TEL AVIV – Depuis trente ans, Khalil Shikaki fournit des informations précieuses sur l’opinion publique palestinienne à travers ses enquêtes menées par le Centre palestinien de recherche sur les politiques et les sondages, situé à Ramallah, en Cisjordanie. Ces enquêtes examinent l’opinion publique dans la bande de Gaza et en Cisjordanie, en se concentrant sur trois questions principales : la gouvernance de la société palestinienne, la confiance dans la solution à deux États et l’attitude des Palestiniens à l’égard de la lutte violente contre Israël.

Depuis le début de la guerre entre Israël et le Hamas à Gaza en octobre dernier, Shikaki a mené trois sondages, chacun auprès de 1 200 à 1 500 Palestiniens.
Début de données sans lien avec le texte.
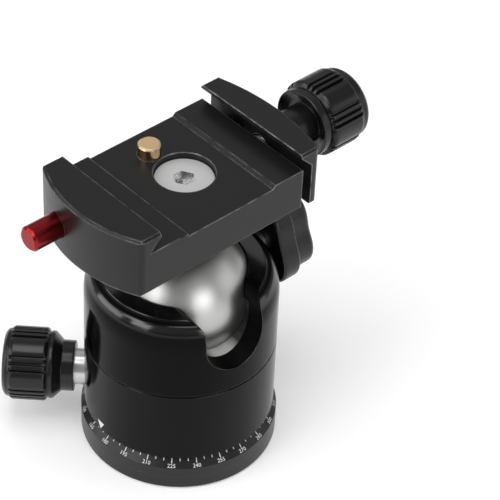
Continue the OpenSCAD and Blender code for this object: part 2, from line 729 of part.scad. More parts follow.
module stem_screw() color("#c4c5c7") difference() {
    union() {
        drum(m6_r, screw_end, cone_bottom + 0.1);
        translate([0, 0, cone_bottom]) cylinder(r1 = m6_r, r2 = head_r, h = head_r - m6_r);
        drum(head_r, cone_top, head_top);
    }
    translate([0, 0, head_top - hex_depth]) cylinder(r = hex_af / 2 / cos(30), h = far, $fn = 6);
}

// Side view of the moving jaw: a plate under an overhanging lip
function jaw_profile() = [[jaw_x, jaw_foot_z - cut], [moving_crown + cut, jaw_foot_z - cut],
    [moving_crown + cut, jaw_top + cut], [moving_lip, jaw_top + cut], [moving_lip, jaw_top - lip_edge],
    [jaw_x, jaw_top - lip_edge - lip_over - 0.2]];

module clamp_jaw() color("#222326") difference() {
    intersection() {
        translate([moving_crown, 0, 0]) rotate([0, 0, 180])
            d_block(moving_crown - moving_lip, moving_arc_r, jaw_foot_z, jaw_top);
        translate([0, half_w + 1, 0]) rotate([90, 0, 0]) linear_extrude(clamp_w + 2) polygon(jaw_profile());
    }
    along_x(0, 0, screw_z) cylinder(r = screw_r + 0.1, h = far);
    along_x(washer_seat, 0, screw_z) cylinder(r = neck_r + 0.6, h = far);
    for (side = [-1, 1]) along_x(0, side * guide_span / 2, guide_z) cylinder(r = guide_r, h = jaw_x + guide_seat);
}

module jaw_guide_pins() color("#b9babc") {
    for (side = [-1, 1]) along_x(guide_tip, side * guide_span / 2, guide_z)
        chamfered_drum(guide_r, 0, jaw_x + guide_seat - guide_tip, 0.3);
}

module jaw_springs() color("#a7a9ac") {
    for (side = [-1, 1]) along_x(spring_pocket_x + run_fit, side * guide_span / 2, guide_z)
        coil(guide_r + 0.45, jaw_wire, jaw_x - spring_pocket_x - 2 * run_fit, 6);
}

module clamp_thrust_washer() color("#c8a14b") along_x(washer_seat, 0, screw_z)
    tube(neck_r + 0.4, screw_r + seat_gap, 0, washer_t);

module clamp_screw() color("#8f9194") along_x(0, 0, screw_z) {
    tip_chamfer = 0.6;
    rotate_extrude() polygon([[0, screw_tip], [screw_r - tip_chamfer, screw_tip],
        [screw_r, screw_tip + tip_chamfer], [screw_r, knob_screw_x], [0, knob_screw_x]]);
}

module clamp_knob() color("#18191b") along_x(0, 0, screw_z) difference() {
    grip_x = knob_x + knob_rim_len + 0.9;
    union() {
        rotate_extrude() polygon([[0, neck_x], [neck_r, neck_x], [neck_r, knob_x + 1], [0, knob_x + 1]]);
        rotate_extrude() polygon([[neck_r - 0.2, knob_x + 0.9], [knob_rim_r - 1.3, knob_x + 0.7],
            [knob_rim_r - 0.8, knob_x], [knob_rim_r - 0.3, knob_x], [knob_rim_r, knob_x + 0.3],
            [knob_rim_r, knob_x + knob_rim_len - 0.4], [knob_rim_r - 0.3, knob_x + knob_rim_len - 0.3],
            [knob_rim_r - 0.3, knob_x + knob_rim_len], [clamp_knob_r - 0.1, grip_x], [0, grip_x], [0, knob_x + 0.9]]);
        translate([0, 0, grip_x]) linear_extrude(knob_end - knob_end_len - grip_x) fluted(clamp_knob_r, 6);
        drum(clamp_cap_r + cut * 0.7, grip_x - cut * 0.6, knob_end - knob_end_len + cut * 0.6);
        rotate_extrude() polygon(concat([[0, knob_end - knob_end_len]],
            shoulder(clamp_knob_r - 0.1, knob_end - knob_end_len, knob_end_in, knob_end_len, 8), [[0, knob_end]]));
    }
    drum(screw_r, 0, knob_screw_x + seat_gap);
    drum(clamp_cap_r, knob_end - cap_seat, far);
}

module clamp_knob_cap() color("#2a2b2e") along_x(knob_end - cap_seat, 0, screw_z)
    chamfered_drum(clamp_cap_r - run_fit, 0, cap_t, 0.3);

module safety_button() color("#a83236") difference() {
    union() {
        along_x(0, button_y, button_z) rotate_extrude() polygon([[0, button_x], [button_r - 0.5, button_x],
            [button_r, button_x + 0.5], [button_r, button_back], [0, button_back]]);
        along_x(button_back - cut, button_y, button_z) cylinder(r = rod_r, h = rod_end - button_back + cut);
        translate([0, button_y + blade_w / 2, 0]) rotate([90, 0, 0]) linear_extrude(blade_w) polygon([
            [rod_end - cut, blade_low], [blade_tip - blade_h, blade_low], [blade_tip, blade_top],
            [rod_end - cut, blade_top]]);
    }
    translate([stop_x - stop_r - catch_travel - 0.1, button_y - rod_r, button_z - 2 * rod_r - stop_flat])
        cube([catch_travel + 2 * stop_r + 0.2, rod_d, rod_d]);
}

module button_spring() color("#a7a9ac") along_x(button_back + run_fit, button_y, button_z)
    coil(rod_r + 0.55, button_wire, button_floor - button_back - 2 * run_fit, 7);

module button_stop_screw() color("#55575a") translate([stop_x, button_y, 0]) difference() {
    drum(stop_r, clamp_z + 0.3, button_z - stop_flat - seat_gap);
    translate([0, 0, clamp_z]) cylinder(r = 0.75, h = 1.5, $fn = 6);
}

module safety_pin() color("#c8a14b") difference() {
    translate([pin_x, pin_y, 0]) chamfered_drum(pin_r, pin_foot, pin_top, 0.4);
    translate([pin_x, pin_y, 0]) drum(pin_spring_hole, 0, spring_top);
    translate([0, notch_y, 0]) rotate([90, 0, 0]) linear_extrude(far) polygon([
        [ramp_x - 2 * blade_h, blade_low - 2 * blade_h], [ramp_x, blade_low],
        [ramp_x + catch_travel + blade_h + 0.1, blade_top + catch_travel + 0.1],
        [pin_x - pin_d, blade_top + catch_travel + 0.1], [pin_x - pin_d, blade_low - 2 * blade_h]]);
}

module pin_spring() color("#a7a9ac") translate([pin_x, pin_y, clamp_z + plug_t + run_fit])
    coil(pin_spring_r - pin_wire / 2, pin_wire, spring_top - clamp_z - plug_t - 2 * run_fit, 5);

module pin_plug() color("#55575a") translate([pin_x, pin_y, 0]) difference() {
    drum(plug_r, clamp_z, clamp_z + plug_t);
    translate([-far, -plug_slot_w / 2, clamp_z - cut]) cube([2 * far, plug_slot_w, plug_slot_d + cut]);
}

base_plate();
scale_ring();
tripod_socket();
pan_spindle();
spindle_screws();
pan_slip_ring();
pan_retaining_washer();
pan_retaining_screw();
housing_lower();
housing_upper();
housing_screws();
pressure_cup();
disc_springs();
upper_seat_ring();
ball_stem();
brake_shoe();
lock_screw();
lock_knob();
lock_knob_cap();
pan_brake_pad();
pan_lock_screw();
pan_knob();
pan_knob_cap();
clamp_body();
stem_screw();
clamp_jaw();
jaw_guide_pins();
jaw_springs();
clamp_thrust_washer();
clamp_screw();
clamp_knob();
clamp_knob_cap();
safety_button();
button_spring();
button_stop_screw();
safety_pin();
pin_spring();
pin_plug();
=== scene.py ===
import math

import bpy
import numpy as np
from mathutils import Matrix, Vector


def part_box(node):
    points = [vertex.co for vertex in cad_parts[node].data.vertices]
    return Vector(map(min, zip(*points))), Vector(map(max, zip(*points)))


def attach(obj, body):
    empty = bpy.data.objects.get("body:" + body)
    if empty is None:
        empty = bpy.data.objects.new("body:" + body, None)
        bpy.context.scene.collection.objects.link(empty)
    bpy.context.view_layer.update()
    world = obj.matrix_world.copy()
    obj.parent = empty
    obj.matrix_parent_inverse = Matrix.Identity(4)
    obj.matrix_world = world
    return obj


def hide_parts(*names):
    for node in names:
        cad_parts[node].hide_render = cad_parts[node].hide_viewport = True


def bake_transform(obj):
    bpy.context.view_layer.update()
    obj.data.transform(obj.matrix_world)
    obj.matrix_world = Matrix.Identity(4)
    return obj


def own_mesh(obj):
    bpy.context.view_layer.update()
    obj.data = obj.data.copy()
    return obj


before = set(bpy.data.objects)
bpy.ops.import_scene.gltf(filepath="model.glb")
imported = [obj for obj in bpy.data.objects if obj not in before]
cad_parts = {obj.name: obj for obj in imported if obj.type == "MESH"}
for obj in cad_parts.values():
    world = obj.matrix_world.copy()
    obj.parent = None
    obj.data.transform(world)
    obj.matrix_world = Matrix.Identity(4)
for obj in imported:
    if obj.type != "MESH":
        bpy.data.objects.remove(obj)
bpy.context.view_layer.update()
print("frame loaded:", len(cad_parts), "nodes")

mm = 0.001


def putInScene(name, data):
    made = bpy.data.objects.new(name, data)
    bpy.context.scene.collection.objects.link(made)
    return made


cameraSpec = {
    "place": (-239.299, -267.855, 360.078),
    "azimuth": -43.306,  # round +Z, 0 looks along +Y
    "elevation": 40.885,
    "roll": -2.476,
    "frame": 500,  # width of the square frame in pixels
    "focal": 2356.457,  # in pixels
    "centre": (230.202, 246.591),  # where the lens axis meets the frame, in pixels
    "sensor": 36,
    "near": 10,
}


# The lens looks against back; the roll turns the frame: across = cos(roll) right - sin(roll) up,
# upward = sin(roll) right + cos(roll) up
def makeCamera(spec):
    azimuth, elevation, roll = (math.radians(spec[key]) for key in ("azimuth", "elevation", "roll"))
    level = math.cos(elevation)
    back = Vector((math.sin(azimuth) * level, -math.cos(azimuth) * level, math.sin(elevation)))
    right = Vector((math.cos(azimuth), math.sin(azimuth), 0))
    up = back.cross(right)
    across = math.cos(roll) * right - math.sin(roll) * up
    upward = math.sin(roll) * right + math.cos(roll) * up
    pixels = spec["frame"]
    data = bpy.data.cameras.new("headCamera")
    data.sensor_width = spec["sensor"]
    data.lens = spec["focal"] / pixels * spec["sensor"]
    data.shift_x = (pixels / 2 - spec["centre"][0]) / pixels
    data.shift_y = -(pixels / 2 - spec["centre"][1]) / pixels
    data.clip_start = spec["near"] * mm
    camera = putInScene("headCamera", data)
    turned = Matrix((across, upward, back)).transposed().to_4x4()
    camera.matrix_world = Matrix.Translation(Vector(spec["place"]) * mm) @ turned
    bpy.context.scene.camera = camera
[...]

Ses sondeurs ont interrogé entre 480 et 750 Palestiniens à Gaza et environ 760 personnes en Cisjordanie.

Les résultats de la dernière enquête, publiée le 12 juin, montrent que plus de 60 % des Palestiniens de Gaza ont déclaré avoir perdu des membres de leur famille dans la guerre actuelle, qui a tué plus de 39 000 Palestiniens. Deux tiers des personnes interrogées ont déclaré qu’elles continuaient de soutenir l’attaque menée par le Hamas contre Israël le 7 octobre, au cours de laquelle les militants ont tué 1 200 personnes et pris au moins 240 otages, et 80 % pensent que cela a placé la question palestinienne au centre de l’attention mondiale.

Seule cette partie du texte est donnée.